Now it seemed that the men were going straight into the blanket over the trenches still cut with flashes. Some forward ones who had become eager were at the edge of the area of dust-spatters from shrapnel bullets in the white chalk. Didn't they know that another twenty yards meant death? Was their methodical phlegm such that they acted entirely by rule? No, they knew their part. They stopped and stood waiting. Others were on the second of the five minutes' allowance as suddenly all the flashes ceased and nothing remained over the trench but the mantle of smoke. The barrage had been lifted from the first to the second-line German trench as you lift the spray of a hose from one flower bed to another.
This was the moment of action for the men of the charge, not one of whom had yet fired a shot. Each man was distinctly outlined against the white background as, bayonets glistening and hands drawn back with bombs ready to throw, they sprang forward to be at the mouths of the dugouts before the Germans came out. Some leaped directly into the trench, others ran along the parapet a few steps looking for a vantage point or throwing a bomb as they went before they descended. It was a quick, urgent, hit-and-run sort of business and in an instant all were out of sight and the fighting was man to man, with the guns of both sides keeping their hands off this conflict under ground. The entranced gaze for a moment leaving that line of chalk saw a second British wave advancing in the same way as the first from the British first-line trench.

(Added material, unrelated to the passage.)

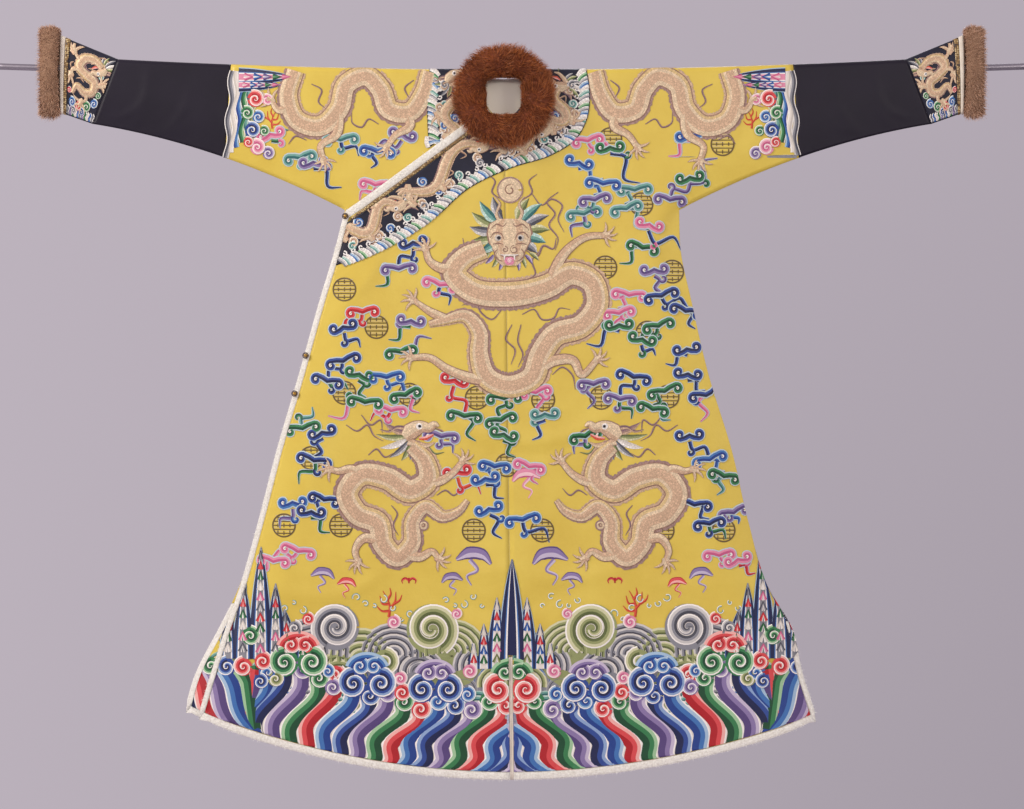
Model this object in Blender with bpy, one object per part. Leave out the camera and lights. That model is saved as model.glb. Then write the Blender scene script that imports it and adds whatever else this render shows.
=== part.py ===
"""A Chinese dragon robe hung flat on a steel display rod, in metres.

The rod's axis at the middle of its span is the origin. +Z is up and the robe's front faces -Y, so its
wearer's left side is on +X. The robe is cut as five panels: the front that lies on the wearer's left,
the overlap that crosses to the wearer's right, the under panel below it, and a back in two halves.
Every panel is a fur-lined wall that follows one hanging shape: a fold over the rod, a shallow hollow
between front and back, and side and under-sleeve seams where the two close on each other. Dark sleeve
pieces, flared cuffs, fur rolls, collar bands and edgings are built on the same shape.
"""
import bmesh
import bpy
import numpy as np
from mathutils import Matrix

for old in list(bpy.data.objects):
    bpy.data.objects.remove(old, do_unlink=True)

# Driving sizes. Depths are measured down from the rod's axis.
GAP = 0.0003  # between pieces that touch
PANEL = 0.003  # satin on a fur skin
SATIN = 0.001  # applied bands
TUBE = 0.002  # sleeve pieces and cuffs
LAYER = 0.0055  # the overlap stands this far off the under panel's face
SETTLE = (-0.02, 0.20)  # and comes down to the single layer between these distances
FOLD = 0.010  # radius of the fold over the rod
HOLLOW_TOP, HOLLOW_HEM, LENGTH = 0.0075, 0.018, 1.40  # half the hollow, widening over the length
EASE = 0.100  # the hollow closes over this width beside a seam

ROD_RADIUS, ROD_HALF, ROD_SAG = 0.00635, 1.050, 0.0158
SHOULDER, SHOULDER_RISE = 0.0102, 0.0336  # top line: height at the middle, and its rise by x squared
HEM, HEM_RISE = -1.406, 0.311  # hem line, in the same way
LEAN = 0.016  # how far the centre line stands to the wearer's right at the neck

ARMPIT_X, ARMPIT_Z = 0.334, -0.2708
SLEEVE_END = (0.561, 0.573)  # end of the yellow sleeve, at the shoulder fold and at the lower seam
CUFF_SEAM = (0.787, 0.838)  # where the cuff joins, in the same way
CUFF_END, CUFF_TOP, CUFF_LOW = 0.902, 0.0776, -0.0764
# The under-sleeve seam is the parabola through these three stations: distance from the middle, height.
SLEEVE_LOW = ((0.360, -0.257), (0.568, -0.168), (0.786, -0.108))

NECK_X, NECK_HALF, NECK_DROP, NAPE_DROP = -0.016, 0.052, 0.098, 0.018
FLAP_X, FLAP_Z, FLAP_SLOPE = -0.114, -0.114, 0.736  # a point on the diagonal edge, and its slope
HEM_FUR, SIDE_FUR, FLAP_FUR, SLIT_EDGE = 0.016, 0.012, 0.016, 0.0034
RIBBON = 0.006
VENT = 0.794  # vents and slits open at this share of the way from the armpit to the hem

# Side outlines, fur edging included.
# depth, wearer's left side, overlap's edge, under panel's edge
SIDES = (
    (0.271, 0.334, 0.334, 0.334),
    (0.350, 0.337, 0.354, 0.354),
    (0.450, 0.358, 0.384, 0.384),
    (0.600, 0.393, 0.426, 0.426),
    (0.750, 0.439, 0.470, 0.470),
    (0.900, 0.474, 0.509, 0.509),
    (1.030, 0.514, 0.546, 0.548),
    (1.100, 0.556, 0.570, 0.583),
    (1.200, 0.582, 0.602, 0.634),
    (1.300, 0.615, 0.632, 0.662),
)
DEPTH, LEFT_SIDE, OVERLAP_SIDE, UNDER_SIDE = np.array(SIDES).T

# The collar band's lower edge in front, from the wearer's left shoulder to the wearer's right side.
# x, z
BAND_FRONT = (
    (0.148, 0.060),
    (0.155, -0.030),
    (0.150, -0.090),
    (0.128, -0.130),
    (0.080, -0.162),
    (0.000, -0.188),
    (-0.084, -0.228),
    (-0.170, -0.303),
    (-0.252, -0.352),
    (-0.400, -0.410),
)
BAND_REACH, BAND_BACK_DROP = 0.148, 0.165  # across the shoulders from the neck's middle, down the back

COLOURS = {
    "yellow_satin": "#D8B63C",
    "navy_satin": "#2B2632",
    "collar_band": "#2A2B3E",
    "brown_fur": "#673016",
    "tan_fur": "#82603F",
    "white_fur": "#E8DACF",
    "cream_satin": "#C9B89F",
    "brocade": "#5D4A33",
    "steel": "#938D95",
    "gilt": "#A8793B",
}


def material(name, roughness=0.6, metallic=0.0):
    """A plain Principled material in the named colour, its sRGB hex turned to linear."""
    made = bpy.data.materials.get(name) or bpy.data.materials.new(name)
    made.use_nodes = True
    shader = made.node_tree.nodes["Principled BSDF"]
    srgb = np.array([int(COLOURS[name][i : i + 2], 16) for i in (1, 3, 5)]) / 255
    linear = np.where(srgb < 0.04045, srgb / 12.92, ((srgb + 0.055) / 1.055) ** 2.4)
    shader.inputs["Base Color"].default_value = (*linear, 1)
    shader.inputs["Roughness"].default_value = roughness
    shader.inputs["Metallic"].default_value = metallic
    return made


def add(name, points, faces, made):
    """One named object from points and faces, turned to face outwards."""
    mesh = bpy.data.meshes.new(name)
    mesh.from_pydata(np.reshape(points, (-1, 3)).tolist(), [], faces)
    shape = bmesh.new()
    shape.from_mesh(mesh)
    bmesh.ops.recalc_face_normals(shape, faces=shape.faces)
    shape.to_mesh(mesh)
    shape.free()
    mesh.materials.append(made)
    placed = bpy.data.objects.new(name, mesh)
    bpy.context.scene.collection.objects.link(placed)
    return placed


def grid_faces(rows, columns, round_rows=False, round_columns=False):
    """Quads over a grid of points, joined last to first where it closes on itself."""
    faces = []
    for i in range(rows if round_rows else rows - 1):
        for j in range(columns if round_columns else columns - 1):
            k, m = (i + 1) % rows, (j + 1) % columns
            faces.append((i * columns + j, i * columns + m, k * columns + m, k * columns + j))
    return faces


def wall(name, outer, inner, faces, made):
    """A closed wall between two sheets with the same faces: the rims join their open edges."""
    outer, inner = np.reshape(outer, (-1, 3)), np.reshape(inner, (-1, 3))
    count = len(outer)
    edges = {}
    for face in faces:
        for a, b in zip(face, face[1:] + face[:1], strict=True):
            edges[(a, b)] = edges.get((a, b), 0) + 1
    rims = [(b, a, a + count, b + count) for a, b in edges if (b, a) not in edges]
    back = [tuple(count + i for i in reversed(face)) for face in faces]
    return add(name, np.concatenate([outer, inner]), faces + back + rims, made)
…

"All in along the whole line. Bombing their way forward there!" said Howell, with matter-of-fact understanding of the progress of events.
I blinked tired eyes and once more pressed them to the twelve diameters of magnification, every diameter having full play in the clear light. I saw nothing but little bursts of smoke rising out of the black streak in the chalk which was the trench itself, each one from an egg of high explosive thrown at close quarters but not numerous enough to leave any doubt of the result and very evidently against a few recalcitrants who still held out.
Next, a British soldier appeared on the parapet and his attitude was that of one of the military police directing traffic at a busy crossroads close to the battle front. His part in the carefully worked out system was shown when a figure in green came out of the trench with hands held up in the approved signal of surrender the world over. The figure was the first of a file with hands up—and very much in earnest in this attitude, too, which is the one that the British and the French consider most becoming in a German—who were started on toward the first-line British trench. All along the front small bands of prisoners were appearing in the same way. There would have been something ridiculous about it, if it had not been so real.
For the most part, the prisoners had been breached from dugouts which had no exit through galleries after the Germans had been held fast by the barrage. It was either a case of coming out at once or being bombed to death in their holes; so they came out.